TASK DESCRIPTION:
Everything from the first line to the line containing "return across >" is to be repeated exactly; nothing past it.

# # # # # # #

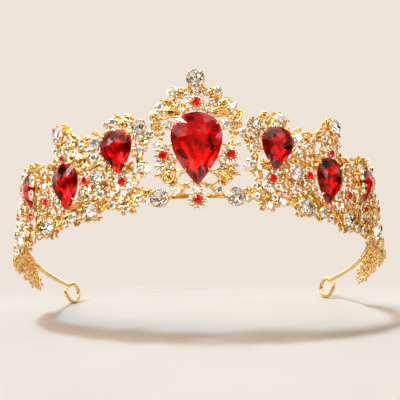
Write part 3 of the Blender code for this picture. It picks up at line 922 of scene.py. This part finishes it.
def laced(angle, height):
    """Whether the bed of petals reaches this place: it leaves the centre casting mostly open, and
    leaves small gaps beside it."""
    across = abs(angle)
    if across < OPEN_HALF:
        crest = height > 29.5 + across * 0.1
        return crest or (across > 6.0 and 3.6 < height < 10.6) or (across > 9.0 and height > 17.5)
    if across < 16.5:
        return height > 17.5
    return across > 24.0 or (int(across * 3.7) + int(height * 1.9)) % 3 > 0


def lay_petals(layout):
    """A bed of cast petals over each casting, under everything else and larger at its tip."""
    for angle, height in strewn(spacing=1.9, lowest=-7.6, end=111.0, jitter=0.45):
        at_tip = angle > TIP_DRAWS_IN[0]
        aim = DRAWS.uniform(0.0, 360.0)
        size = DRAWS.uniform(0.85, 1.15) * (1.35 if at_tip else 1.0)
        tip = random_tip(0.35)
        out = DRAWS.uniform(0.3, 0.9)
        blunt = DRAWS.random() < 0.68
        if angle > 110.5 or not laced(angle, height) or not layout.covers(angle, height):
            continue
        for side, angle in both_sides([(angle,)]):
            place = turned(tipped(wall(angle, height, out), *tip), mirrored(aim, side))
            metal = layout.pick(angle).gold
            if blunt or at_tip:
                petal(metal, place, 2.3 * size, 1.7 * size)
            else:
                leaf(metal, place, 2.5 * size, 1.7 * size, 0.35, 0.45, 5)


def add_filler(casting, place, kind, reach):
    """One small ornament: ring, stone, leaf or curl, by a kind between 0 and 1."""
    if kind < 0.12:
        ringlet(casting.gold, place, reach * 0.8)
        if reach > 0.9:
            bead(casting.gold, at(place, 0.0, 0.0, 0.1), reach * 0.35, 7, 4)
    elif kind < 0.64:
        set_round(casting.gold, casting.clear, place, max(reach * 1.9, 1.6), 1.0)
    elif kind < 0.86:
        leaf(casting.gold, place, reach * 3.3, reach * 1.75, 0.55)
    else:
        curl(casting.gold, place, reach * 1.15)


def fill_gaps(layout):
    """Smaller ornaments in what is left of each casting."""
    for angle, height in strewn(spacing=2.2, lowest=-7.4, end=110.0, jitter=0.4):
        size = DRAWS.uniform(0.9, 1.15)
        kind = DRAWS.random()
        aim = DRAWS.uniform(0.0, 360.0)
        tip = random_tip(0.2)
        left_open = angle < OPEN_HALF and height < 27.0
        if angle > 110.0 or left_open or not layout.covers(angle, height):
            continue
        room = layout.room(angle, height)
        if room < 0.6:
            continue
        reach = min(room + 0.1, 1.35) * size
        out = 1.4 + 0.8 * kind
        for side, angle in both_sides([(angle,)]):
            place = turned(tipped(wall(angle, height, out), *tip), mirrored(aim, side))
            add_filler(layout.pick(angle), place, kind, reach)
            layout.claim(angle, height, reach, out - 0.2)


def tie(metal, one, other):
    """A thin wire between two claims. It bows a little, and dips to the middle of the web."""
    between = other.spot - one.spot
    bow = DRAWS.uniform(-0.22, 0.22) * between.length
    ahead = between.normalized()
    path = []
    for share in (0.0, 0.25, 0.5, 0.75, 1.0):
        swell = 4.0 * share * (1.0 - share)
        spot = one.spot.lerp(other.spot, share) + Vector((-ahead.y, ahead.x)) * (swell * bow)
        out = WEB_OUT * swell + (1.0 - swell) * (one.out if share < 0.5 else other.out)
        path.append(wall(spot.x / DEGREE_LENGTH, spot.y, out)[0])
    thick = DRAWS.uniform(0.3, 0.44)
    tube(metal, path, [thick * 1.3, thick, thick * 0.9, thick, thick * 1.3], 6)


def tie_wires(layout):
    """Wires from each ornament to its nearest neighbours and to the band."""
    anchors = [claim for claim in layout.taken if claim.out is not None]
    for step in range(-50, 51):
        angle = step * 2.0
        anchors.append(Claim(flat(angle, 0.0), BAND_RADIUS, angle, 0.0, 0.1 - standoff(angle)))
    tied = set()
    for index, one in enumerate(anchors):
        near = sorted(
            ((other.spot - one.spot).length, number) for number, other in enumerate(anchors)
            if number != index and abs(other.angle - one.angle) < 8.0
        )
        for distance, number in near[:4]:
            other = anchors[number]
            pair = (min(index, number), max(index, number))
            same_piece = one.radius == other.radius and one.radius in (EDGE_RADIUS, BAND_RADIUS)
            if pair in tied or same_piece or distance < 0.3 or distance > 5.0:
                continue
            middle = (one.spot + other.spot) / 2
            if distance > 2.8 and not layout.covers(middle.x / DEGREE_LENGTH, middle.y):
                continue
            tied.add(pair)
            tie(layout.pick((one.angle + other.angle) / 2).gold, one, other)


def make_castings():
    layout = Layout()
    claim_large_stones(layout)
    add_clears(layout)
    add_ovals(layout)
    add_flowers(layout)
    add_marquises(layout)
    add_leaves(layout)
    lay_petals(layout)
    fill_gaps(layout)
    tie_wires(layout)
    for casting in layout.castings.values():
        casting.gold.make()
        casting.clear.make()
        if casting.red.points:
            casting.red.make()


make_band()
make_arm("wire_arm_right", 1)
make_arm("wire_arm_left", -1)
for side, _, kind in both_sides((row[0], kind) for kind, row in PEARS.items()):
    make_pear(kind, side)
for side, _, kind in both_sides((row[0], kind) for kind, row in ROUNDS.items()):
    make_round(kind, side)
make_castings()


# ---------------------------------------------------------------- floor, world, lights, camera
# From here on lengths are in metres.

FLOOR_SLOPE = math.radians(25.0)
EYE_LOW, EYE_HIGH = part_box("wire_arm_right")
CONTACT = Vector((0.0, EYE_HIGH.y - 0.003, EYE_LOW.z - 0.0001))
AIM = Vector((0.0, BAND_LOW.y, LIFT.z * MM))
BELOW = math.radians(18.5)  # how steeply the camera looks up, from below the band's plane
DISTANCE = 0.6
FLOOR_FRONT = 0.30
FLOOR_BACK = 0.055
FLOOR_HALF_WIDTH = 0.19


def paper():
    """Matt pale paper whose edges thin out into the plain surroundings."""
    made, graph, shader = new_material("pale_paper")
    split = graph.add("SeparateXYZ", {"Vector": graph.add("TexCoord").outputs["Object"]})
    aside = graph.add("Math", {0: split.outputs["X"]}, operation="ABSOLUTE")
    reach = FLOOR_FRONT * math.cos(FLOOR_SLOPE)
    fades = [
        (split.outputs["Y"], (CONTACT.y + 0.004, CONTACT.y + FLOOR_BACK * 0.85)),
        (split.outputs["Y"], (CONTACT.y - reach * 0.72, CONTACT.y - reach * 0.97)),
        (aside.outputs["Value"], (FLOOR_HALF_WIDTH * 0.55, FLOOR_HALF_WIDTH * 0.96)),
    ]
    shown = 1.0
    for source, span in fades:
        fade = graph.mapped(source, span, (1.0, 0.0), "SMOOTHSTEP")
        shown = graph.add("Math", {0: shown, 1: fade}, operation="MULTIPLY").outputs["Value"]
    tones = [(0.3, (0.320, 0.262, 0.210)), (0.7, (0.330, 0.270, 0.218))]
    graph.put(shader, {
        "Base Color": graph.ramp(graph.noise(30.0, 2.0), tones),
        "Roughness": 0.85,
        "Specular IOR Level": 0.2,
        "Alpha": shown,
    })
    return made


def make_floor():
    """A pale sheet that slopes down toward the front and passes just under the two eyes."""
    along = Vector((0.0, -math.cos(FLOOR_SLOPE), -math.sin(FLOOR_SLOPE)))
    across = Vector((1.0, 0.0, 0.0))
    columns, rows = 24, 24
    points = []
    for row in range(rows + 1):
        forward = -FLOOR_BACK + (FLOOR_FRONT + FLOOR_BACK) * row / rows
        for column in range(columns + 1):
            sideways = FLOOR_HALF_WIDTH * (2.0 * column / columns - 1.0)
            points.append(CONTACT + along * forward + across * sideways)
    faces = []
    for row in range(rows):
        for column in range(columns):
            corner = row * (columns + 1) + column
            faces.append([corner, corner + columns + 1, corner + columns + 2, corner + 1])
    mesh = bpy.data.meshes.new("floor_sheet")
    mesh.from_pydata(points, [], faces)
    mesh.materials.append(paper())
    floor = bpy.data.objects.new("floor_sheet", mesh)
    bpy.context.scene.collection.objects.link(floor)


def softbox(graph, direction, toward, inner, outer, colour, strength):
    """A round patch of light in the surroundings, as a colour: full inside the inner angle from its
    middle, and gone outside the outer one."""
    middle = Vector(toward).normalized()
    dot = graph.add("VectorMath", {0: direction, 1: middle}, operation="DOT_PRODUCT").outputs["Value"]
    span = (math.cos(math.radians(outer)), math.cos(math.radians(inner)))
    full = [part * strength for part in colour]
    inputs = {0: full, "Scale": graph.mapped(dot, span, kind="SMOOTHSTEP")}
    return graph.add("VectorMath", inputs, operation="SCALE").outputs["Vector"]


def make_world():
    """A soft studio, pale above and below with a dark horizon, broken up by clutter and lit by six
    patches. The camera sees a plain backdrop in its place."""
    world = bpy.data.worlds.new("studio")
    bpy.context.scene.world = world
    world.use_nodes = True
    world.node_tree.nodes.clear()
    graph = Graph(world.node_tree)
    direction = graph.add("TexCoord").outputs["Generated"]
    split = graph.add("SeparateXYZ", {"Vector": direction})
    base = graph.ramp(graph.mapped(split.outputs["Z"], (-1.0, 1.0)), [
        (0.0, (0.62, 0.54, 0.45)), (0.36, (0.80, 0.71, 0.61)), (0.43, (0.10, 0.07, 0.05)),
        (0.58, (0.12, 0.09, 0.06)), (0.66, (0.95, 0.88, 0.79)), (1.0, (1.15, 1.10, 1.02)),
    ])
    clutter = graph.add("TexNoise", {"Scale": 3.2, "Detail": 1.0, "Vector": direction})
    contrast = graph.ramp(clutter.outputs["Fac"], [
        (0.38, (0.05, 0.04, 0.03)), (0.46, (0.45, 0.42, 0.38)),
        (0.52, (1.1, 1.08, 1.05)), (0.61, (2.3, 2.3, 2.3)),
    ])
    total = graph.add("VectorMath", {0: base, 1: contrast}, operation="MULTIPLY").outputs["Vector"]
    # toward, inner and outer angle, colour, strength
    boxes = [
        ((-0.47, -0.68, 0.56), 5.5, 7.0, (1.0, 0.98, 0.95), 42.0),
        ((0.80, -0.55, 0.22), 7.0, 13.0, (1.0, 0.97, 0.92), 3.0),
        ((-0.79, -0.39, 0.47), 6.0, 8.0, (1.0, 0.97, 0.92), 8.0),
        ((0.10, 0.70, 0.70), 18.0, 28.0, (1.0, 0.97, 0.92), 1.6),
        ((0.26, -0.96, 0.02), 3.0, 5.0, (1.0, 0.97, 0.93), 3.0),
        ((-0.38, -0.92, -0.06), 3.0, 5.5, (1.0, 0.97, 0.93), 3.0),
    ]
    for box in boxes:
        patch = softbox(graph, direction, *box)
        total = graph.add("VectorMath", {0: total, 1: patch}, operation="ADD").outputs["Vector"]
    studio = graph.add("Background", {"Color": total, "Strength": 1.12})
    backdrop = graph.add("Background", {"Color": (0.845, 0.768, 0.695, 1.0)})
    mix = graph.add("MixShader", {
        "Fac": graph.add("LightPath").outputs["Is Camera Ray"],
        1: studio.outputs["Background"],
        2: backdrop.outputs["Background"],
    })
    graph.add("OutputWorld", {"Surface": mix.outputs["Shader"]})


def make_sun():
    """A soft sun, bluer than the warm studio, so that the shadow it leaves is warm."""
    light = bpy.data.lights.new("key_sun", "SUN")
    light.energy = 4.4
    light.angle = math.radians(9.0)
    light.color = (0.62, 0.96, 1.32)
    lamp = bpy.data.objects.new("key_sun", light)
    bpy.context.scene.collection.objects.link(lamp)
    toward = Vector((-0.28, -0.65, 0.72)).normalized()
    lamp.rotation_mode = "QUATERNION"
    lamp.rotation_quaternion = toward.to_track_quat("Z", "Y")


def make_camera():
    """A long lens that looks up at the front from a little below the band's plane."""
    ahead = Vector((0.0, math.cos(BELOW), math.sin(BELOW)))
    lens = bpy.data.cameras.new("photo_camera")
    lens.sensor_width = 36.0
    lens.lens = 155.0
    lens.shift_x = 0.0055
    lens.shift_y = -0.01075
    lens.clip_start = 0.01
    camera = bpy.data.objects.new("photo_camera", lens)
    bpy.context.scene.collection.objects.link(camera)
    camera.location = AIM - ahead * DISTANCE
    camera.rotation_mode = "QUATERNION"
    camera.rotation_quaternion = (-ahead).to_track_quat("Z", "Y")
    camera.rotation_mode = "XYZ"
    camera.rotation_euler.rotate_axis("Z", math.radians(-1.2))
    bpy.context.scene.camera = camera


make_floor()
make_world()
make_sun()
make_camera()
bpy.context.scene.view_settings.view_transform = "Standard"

# # # # # # #

OUTPUT FOR THIS EXERCISE:
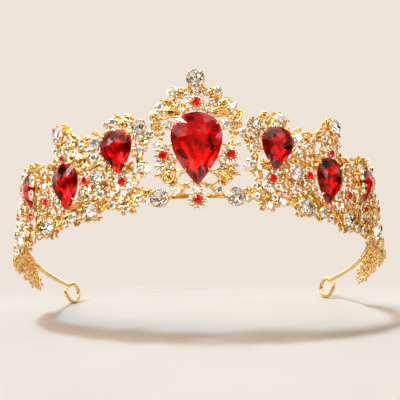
Write part 3 of the Blender code for this picture. It picks up at line 922 of scene.py. This part finishes it.
def laced(angle, height):
    """Whether the bed of petals reaches this place: it leaves the centre casting mostly open, and
    leaves small gaps beside it."""
    across = abs(angle)
    if across < OPEN_HALF:
        crest = height > 29.5 + across * 0.1
        return crest or (across > 6.0 and 3.6 < height < 10.6) or (across > 9.0 and height > 17.5)
    if across < 16.5:
        return height > 17.5
    return across > 24.0 or (int(across * 3.7) + int(height * 1.9)) % 3 > 0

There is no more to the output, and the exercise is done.